Het Hof ziet echter in de onderhavige situatie geen aanknopingspunten met het gemeenschapsrecht. De richtsnoeren van BSH Altersfürsorge vormen namelijk geen maatregelen ter uitvoering van het gemeenschapsrecht en bovendien is de heer Bartsch overleden voordat richtlijn 2000/78 door Duitsland diende te worden uitgevoerd.
Eerste inventarisatie van mogelijke effecten
De zaak past in een reeks van zaken over gelijke behandeling waarin de Commissie intervenieert, om het beginsel van gelijke behandeling buiten secundaire communautaire wetgeving om, op te rekken en toe te passen. De Commissie doet dit steeds onder verwijzing naar het eerdere arrest van het Hof in de zaak Mangold. De aanpak van de Commissie doorkruist namelijk de bevoegdheidsverdeling tussen de Unie en de lidstaten. Het is om die reden dat Nederland steeds actief intervenieert in lopende gelijke behandelingszaken voor het Hof.
Het Hof begrenst nu expliciet de werking van het arrest Mangold in zoverre dat het duidelijk maakt dat artikel 13 EG alleen niet kan dienen om de werkingssfeer van het gemeenschapsrecht uit te breiden.
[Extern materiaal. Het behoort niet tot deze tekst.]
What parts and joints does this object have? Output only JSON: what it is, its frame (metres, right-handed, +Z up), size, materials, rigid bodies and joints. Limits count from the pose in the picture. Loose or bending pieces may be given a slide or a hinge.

Evenmin kan de kaderrichtlijn gelijke behandeling (richtlijn 2000/78) voor het verstrijken van de implementatie termijn als aanknoping met het gemeenschapsrecht worden gebruikt.
Voorstel voor behandeling
De ICER zendt het arrest en het bijbehorende fiche ter kennisneming aan de ministers van Binnenlandse Zaken en Koninkrijksrelaties, van Justitie, van Sociale Zaken en Werkgelegenheid en van Volksgezondheid, Welzijn en Sport.